Although “The Fantasticks” received mixed reviews, the musical ran at Sullivan Street for more than 17,000 performances until 2002, making it the longest-running musical in U.S. history.

In addition to “The Fantasticks,” Jones and Schmidt worked together on “I Do! I Do!” and “110 in the Shade,” which opened on Broadway in 1963 and ran for 330 performances. Jones earned Tony nominations for “I Do! I Do!” and “110 in the Shade,” and won the Drama Desk Vernon Rice Award for “The Fantasticks” in 1961.

Their most famous show found a reach far beyond off-Broadway when a “Hallmark Hall of Fame” presentation took “The Fantasticks” to a national TV audience in 1964, with stars including Ricardo Montalban, John Davidson, Bert Lahr and Stanley Holliday.

A film version of “The Fantasticks” was shot in 1995 by director Michael Ritchie with New Kids on the Block’s Joey McIntyre and Jean Louisa Kelly as the young romantic leads, Joel Grey and Brad Sullivan as the fathers, and Teller (of Penn & Teller), Jonathon Morris and Barnard Hughes filling out the cast.

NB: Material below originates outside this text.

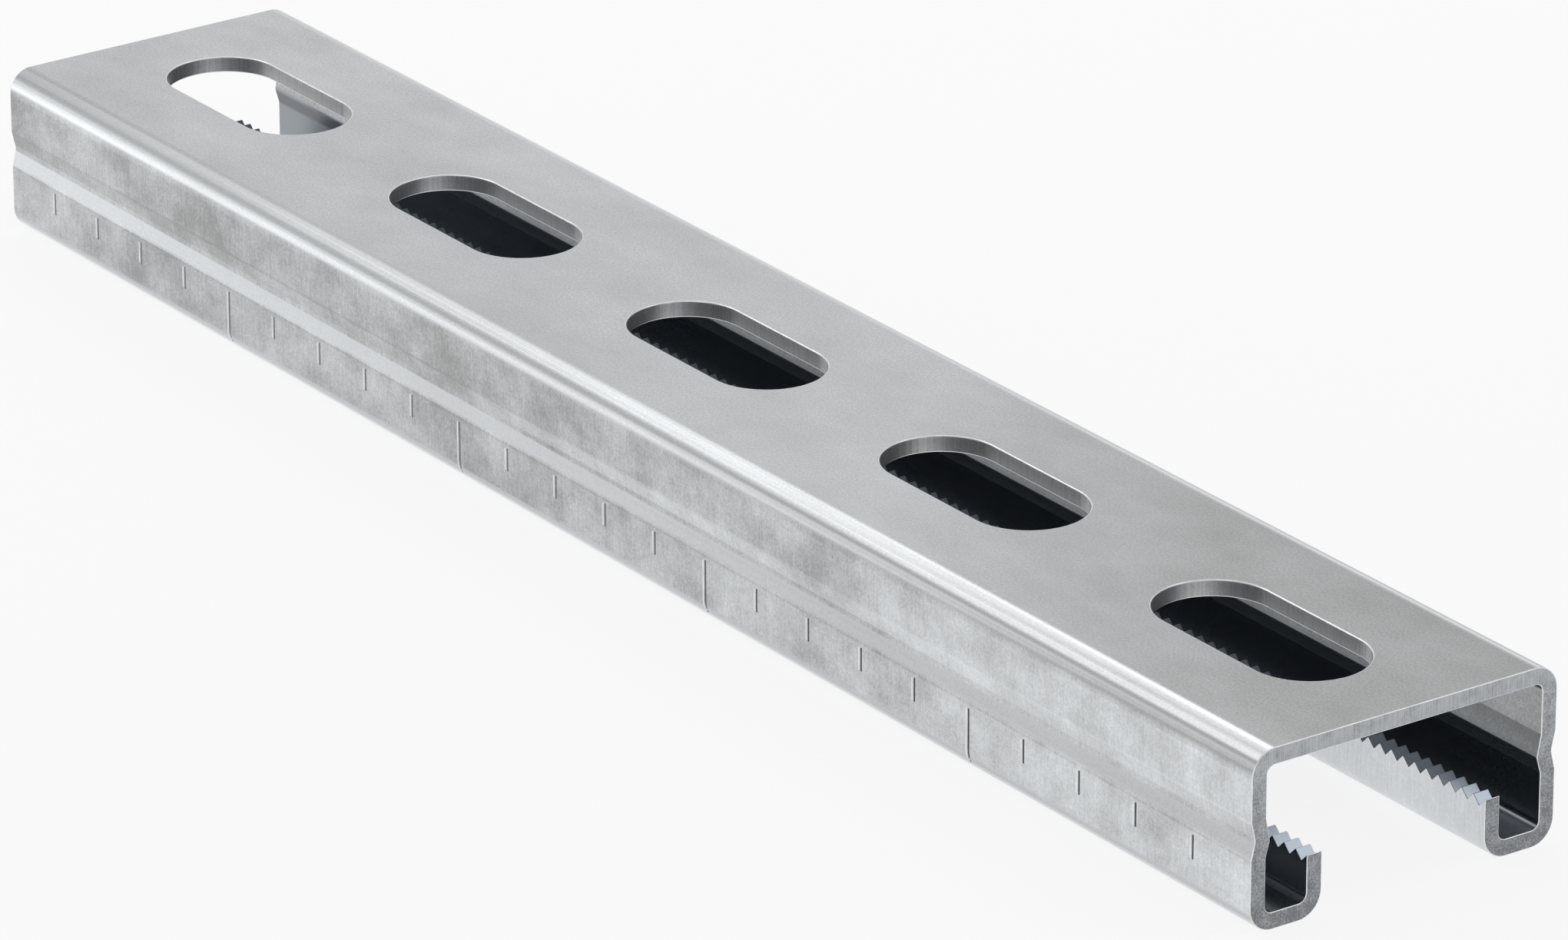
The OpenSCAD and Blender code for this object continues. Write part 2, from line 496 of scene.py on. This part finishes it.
class Finish:
    """Builds one metal material. Its x, y and z are the place in millimetres.

    Most methods add nodes and give back their output. The last three set the shader.
    """

    def __init__(self, name, roughness):
        self.material = bpy.data.materials.new(name)
        self.material.use_nodes = True
        self.tree = self.material.node_tree
        self.shader = self.tree.nodes["Principled BSDF"]
        self.shader.inputs["Metallic"].default_value = 1
        self.shader.inputs["Roughness"].default_value = roughness
        self.place = self.add("ShaderNodeTexCoord").outputs["Object"]
        in_mm = self.add("ShaderNodeVectorMath", {0: self.place, "Scale": 1 / MM}, operation="SCALE")
        self.x, self.y, self.z = self.add("ShaderNodeSeparateXYZ", {0: in_mm.outputs[0]}).outputs

    def add(self, kind, inputs=None, **settings):
        """A node with the given settings, and with values or links on its input sockets."""
        node = self.tree.nodes.new(kind)
        for name, value in settings.items():
            setattr(node, name, value)
        for socket, value in (inputs or {}).items():
            if isinstance(value, bpy.types.NodeSocket):
                self.tree.links.new(value, node.inputs[socket])
            else:
                node.inputs[socket].default_value = value
        return node

    def math(self, operation, first, second=0.0):
        """One operation on two values."""
        return self.add("ShaderNodeMath", {0: first, 1: second}, operation=operation).outputs[0]

    def product(self, first, second):
        """Two values multiplied."""
        return self.math("MULTIPLY", first, second)

    def grain(self, size, detail=2.0, roughness=0.5, shift=0.0):
        """Noise from about 0 to 1, whose grains measure size, in millimetres along X, Y and Z."""
        scale = [1 / (length * MM) for length in size]
        mapping = {"Vector": self.place, "Scale": scale, "Location": (shift,) * 3}
        place = self.add("ShaderNodeMapping", mapping).outputs[0]
        noise = {"Vector": place, "Scale": 1.0, "Detail": detail, "Roughness": roughness}
        return self.add("ShaderNodeTexNoise", noise).outputs[0]

    def ramp(self, value, low, high, first=0.0, last=1.0):
        """Value, carried from the range low to high to the range first to last, and held in it."""
        inputs = {"Value": value, "From Min": low, "From Max": high, "To Min": first, "To Max": last}
        return self.add("ShaderNodeMapRange", inputs).outputs[0]

    def band(self, value, low, high, soft):
        """1 where a value lies between low and high, falling to 0 over soft to both sides of each."""
        off = self.math("ABSOLUTE", self.math("SUBTRACT", value, (low + high) / 2))
        return self.ramp(off, (high - low) / 2 + soft, (high - low) / 2 - soft)

    def along(self, mask, low, high, first, last):
        """A mask times a tone that goes from first to last between two places along X."""
        return self.product(mask, self.ramp(self.x, low, high, first, last))

    def amid(self, mask, low, high, soft, tone):
        """A mask times a tone that holds between two places along X and fades out over soft."""
        return self.product(mask, self.product(self.band(self.x, low, high, soft), tone))

    def centred(self, grain, strength):
        """A grain's swing to both sides of nothing, times a strength that may vary."""
        return self.product(self.math("SUBTRACT", grain, 0.5), strength)

    def total(self, *values):
        """The sum of all the values."""
        result = values[0]
        for value in values[1:]:
            result = self.math("ADD", result, value)
        return result

    def between(self, share, first, second):
        """A colour between two, by share."""
        return self.add("ShaderNodeMix", {0: share, 6: first, 7: second}, data_type="RGBA").outputs[2]

    def colour(self, value):
        """Give the shader a colour that varies."""
        self.tree.links.new(value, self.shader.inputs["Base Color"])

    def roughness(self, value):
        """Give the shader a roughness that varies."""
        self.tree.links.new(value, self.shader.inputs["Roughness"])

    def relief(self, height, depth):
        """Give the shader a bump from a height of 0 to 1 that stands for a depth in millimetres."""
        bump = self.add("ShaderNodeBump", {"Height": height, "Distance": depth * MM, "Strength": 1.0})
        self.tree.links.new(bump.outputs[0], self.shader.inputs["Normal"])


def opaque(colour, factor=1.0):
    """A colour setting times a factor, with full alpha."""
    return (*(factor * value for value in colour), 1)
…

The late ’90s represented a low ebb for live-action movie musicals, though, and after test screenings, the film was shelved for five years. In 2000, Frances Ford Coppola did his own edit of the movie, with Ritchie’s approval, and it received a small theatrical release. Both the Ritchie and Coppola cuts came out on a Twilight Time Blu-Ray.

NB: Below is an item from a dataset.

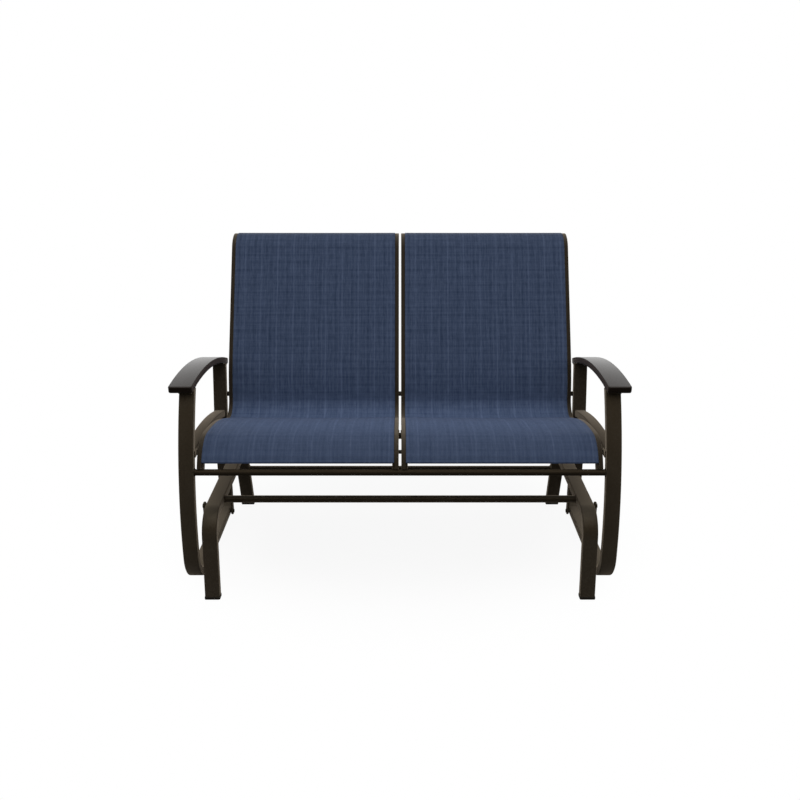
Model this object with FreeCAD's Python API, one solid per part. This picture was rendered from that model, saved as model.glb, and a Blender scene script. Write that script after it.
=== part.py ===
import FreeCAD, Part
import math
import os

# Two-seat sling glider bench, millimetres, +Z up, the bench faces -Y.
# A fixed base of two bent tube arches carries four swing links, and the links carry the seat.
# Heights are from the floor, depths are behind the front face of the front feet.
# The finished parts are shifted so that the origin is on the floor under the middle of the bench.

Vector = FreeCAD.Vector
X_AXIS = Vector(1, 0, 0)
Z_AXIS = Vector(0, 0, 1)

# Base arch: flat tube bent to an upside-down U
BASE_TUBE_WIDTH = 44.5
BASE_TUBE_DEPTH = 25.4
BASE_TUBE_EASE = 2.0
BASE_TUBE_WALL = 1.6
BASE_INNER_X = 540.0
BASE_TOP_Z = 265.5
BASE_FRONT_ANGLE = 6.6
BASE_REAR_ANGLE = 17.0
BASE_REAR_FOOT_Y = 634.0
BASE_BEND = 68.0

# Base stretchers: round tube between the arches, closed by them and left solid
BASE_STRETCHER_DIA = 22.2
BASE_FRONT_STRETCHER_Y = 166.0
BASE_REAR_STRETCHER_Z = 160.0

# Foot caps: moulded cups pressed over the leg ends
CAP_FLOOR = 4.0
CAP_HEIGHT = 9.0
CAP_WALL = 1.0
CAP_SIDE_PLAY = 0.05

# Swing links and the studs that they turn on
PIVOT_GAP = 14.0
PIVOT_FRONT_Y = 120.0
PIVOT_REAR_Y = 500.0
PIVOT_DIA = 8.0
PIVOT_PLAY = 0.05
PIVOT_SIDE_PLAY = 0.3
PIVOT_NUT_FLATS = 13.0
LOCK_NUT_THICK = 3.0
LINK_THICK = 6.0
LINK_WIDTH = 25.0

# Moving side frame: one flat tube bent from the front post round under the seat to the rear post
FRAME_TUBE_WIDTH = 44.5
FRAME_TUBE_DEPTH = 25.4
FRAME_TUBE_EASE = 2.0
FRAME_TUBE_WALL = 1.6
FRAME_FRONT_Y = 17.3
FRAME_BOTTOM_Z = 30.0
FRAME_BOW_RADIUS = 987.0
FRAME_BOW_START_Z = 140.0
FRAME_FRONT_BEND = 87.0
FRAME_REAR_BEND = 47.0
FRAME_REAR_POST_Y = 551.5
FRAME_REAR_KNEE_Z = 330.0
FRAME_REAR_ANGLE = 11.9
FRAME_KNEE_RADIUS = 400.0
POST_TRIM = 25.0

# Seat side rail: arched tube between the two posts, closed by them and left solid
SIDE_RAIL_WIDTH = 35.0
SIDE_RAIL_DEPTH = 22.0
SIDE_RAIL_EASE = 2.0
SIDE_RAIL_RADIUS = 1250.0
SIDE_RAIL_PEAK_Y = 225.0
SIDE_RAIL_PEAK_Z = 445.0

# Arm: arched moulded slab on two steel pads
ARM_WIDTH = 70.0
ARM_THICK = 20.0
ARM_RADIUS = 1180.0
ARM_PEAK_Y = 224.0
ARM_PEAK_Z = 639.7
ARM_FRONT_Y = 112.0
ARM_REAR_Y = 642.0
ARM_CORNER = 8.0
ARM_EDGE_EASE = 3.5
PAD_THICK = 3.0
PAD_WIDTH = 38.0
PAD_LENGTH = 66.0

# Seat stretchers: round tube between the moving side frames, closed by them and left solid
FRONT_STRETCHER_DIA = 19.0
FRONT_STRETCHER_BEFORE_HEM = 3.0
FRONT_STRETCHER_BELOW_HEM = 28.0
REAR_STRETCHER_DIA = 22.2
REAR_STRETCHER_Z = 307.0

# Sling rail: bar with a groove along its top for the edge of the fabric
RAIL_WIDTH = 19.0
RAIL_DEPTH = 24.0
RAIL_TO_FRAME = 7.5
CENTRE_GAP = 7.6
GROOVE_FROM_SIDE = 14.0
GROOVE_WIDTH = 2.4
GROOVE_DEPTH = 6.5

# Seat line: the top face of the sling rails, from the front stretcher up to the rolled top
SEAT_HEM_Y = 66.0
SEAT_HEM_Z = 417.0
FRONT_ANGLE = 62.0
RAIL_FOOT = 18.0
FRONT_RUN = 4.0
FRONT_ROLL_RADIUS = 100.0
FRONT_ROLL_END_ANGLE = -3.0
SEAT_CROWN_RADIUS = 900.0
SEAT_ANGLE = -19.5
SEAT_RUN = 80.5
SEAT_BACK_RADIUS = 60.0
BACK_LOWER_ANGLE = 80.0
LUMBAR_RADIUS = 450.0
BACK_UPPER_ANGLE = 62.7
BACK_RUN = 393.5
TOP_ROLL_RADIUS = 75.0
TOP_ROLL_END_ANGLE = -20.0
RAIL_CAP_THICK = 3.0

# Sling: woven fabric with both edges turned down into the rail grooves
FABRIC_THICK = 1.4
FABRIC_LIFT = 0.3
FABRIC_FROM_RAIL_TOP = 4.0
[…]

A revival of “The Fantasticks” opened in 2006 and ran for more than 4,300 performances until 2017. The off-Broadway production was directed by Jones, who also reprised his role as Henry, the Old Actor.

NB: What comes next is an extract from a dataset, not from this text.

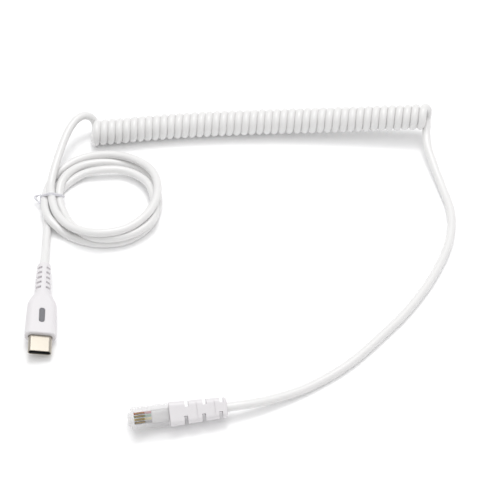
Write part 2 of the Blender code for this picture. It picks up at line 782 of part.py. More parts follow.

“Soon It’s Gonna Rain” was recorded by Streisand on her debut album. She had reportedly tried out for the original off-Broadway production of “The Fantasticks,” but obviously wasn’t so rankled by not getting cast that she held it against the song. At one point early in his marriage to Streisand in the ’60s, Elliott Gould discussed doing a movie version that would have paired the two of them on screen; Gould had toured the show earlier with Liza Minnelli.

Others who recorded “Soon It’s Gonna Rain” included Tony Bennett, Duke Ellington, We Five, Mandy Patinkin and Julie London.

“Try to Remember” became an international hit in 1975 in the hands of Gladys Knight & the Pips, who made a medley of it with “The Way We Were.” Others among the song’s roughly 200 cover versions include renditions by Josh Groban, the Temptations, Roy Orbison, the Four Tops, Liza Minnelli, Patti LaBelle, Harry Belafonte, Rick Nelson, Ed Ames and the Kingston Trio.

Jones is survived by his sons Michael and Sam Jones from his second marriage to choreographer Janet Watson, who died in 2016.